My friends, have you read Elia? If so, follow me, walking in the shadow of his mild presence, while I recount to you my vision of the Lost Ages. I am neither single nor unblessed with offspring, yet, like Charles Lamb, I have had my “dream children.” Years have flown over me since I stood a bride at the altar. My eyes are dim and failing, and my hairs are silver-white. My real children of flesh and blood have become substantial men and women, carving their own fortunes, and catering for their own tastes in the matter of wives and husbands, leaving their old mother, as nature ordereth, to the stillness and repose fitted for her years. Understand, this is not meant to imply that the fosterer of their babyhood, the instructor of their childhood, the guide of their youth is forsaken or neglected by those who have sprang up to maturity beneath her eye. No; I am blessed in my children. Living apart, I yet see them often; their joys, their cares are mine. Not a Sabbath dawns but it finds me in the midst of them; not a holiday or a festival of any kind is noted in the calendar of their lives, but grand-mamma is the first to be sent for. Still, of necessity, I pass much of my time alone; and old age is given to reverie quite as much as youth. I can remember a time—long, long ago—when in the twilight of a summer evening it was a luxury to sit apart, with closed eyes; and, heedless of the talk that went on in the social circle from which I was withdrawn, indulge in all sorts of fanciful visions. Then my dream-people were all full-grown men and women. I do not recollect that I ever thought about children until I possessed some of my own. Those waking visions [pg 548] were very sweet—sweeter than the realities of life that followed; but they were neither half so curious nor half so wonderful as the dreams that sometimes haunt me now. The imagination of the old is not less lively than that of the young: it is only less original. A youthful fancy will create more new images; the mind of age requires materials to build with: these supplied, the combinations it is capable of forming are endless. And so were born my dream-children.
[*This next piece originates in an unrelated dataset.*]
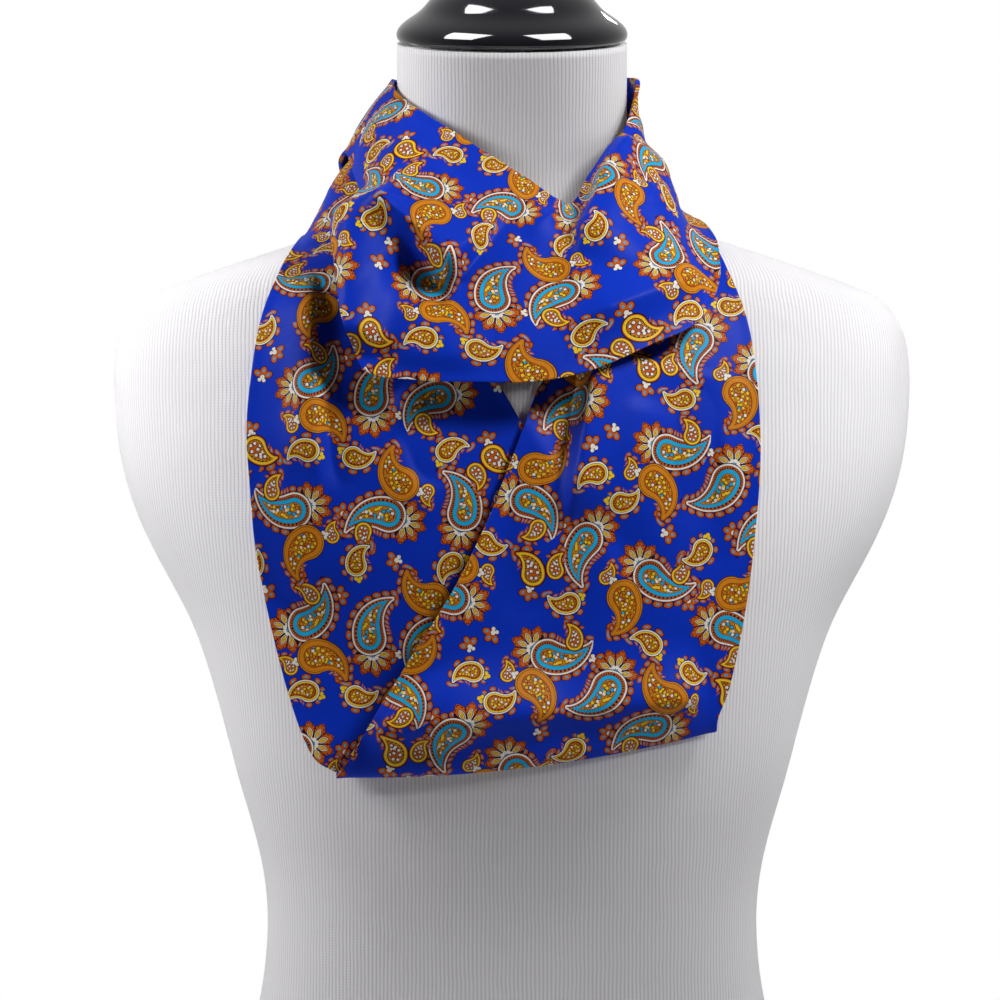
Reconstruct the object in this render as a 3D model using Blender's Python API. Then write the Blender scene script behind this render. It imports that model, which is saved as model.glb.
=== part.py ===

Has it never occurred to you, mothers and fathers, to wonder what has become of your children's lost ages? Look at your little boy of five years old. Is he at all, in any respect, the same breathing creature that you beheld three years back? I think not. Whither, then, has the sprite vanished? In some hidden fairy nook, in some mysterious cloud-land he must exist still. Again, in your slim-formed girl of eight years, you look in vain for the sturdy elf of five. Gone? No; that can not be—“a thing of beauty is a joy forever.” Close your eyes: you have her there! A breeze-like, sportive buoyant thing; a thing of breathing, laughing, unmistakable life; she is mirrored on your retina as plainly as ever was dancing sunbeam on a brook. The very trick of her lip—of her eye; the mischief-smile, the sidelong saucy glance,

“That seems to say,

‘I know you love me, Mr. Grey:’ ”

is it not traced there—all, every line, as clear as when it brightened the atmosphere about you in the days that are no more? To be sure it is; and being so, the thing must exist—somewhere.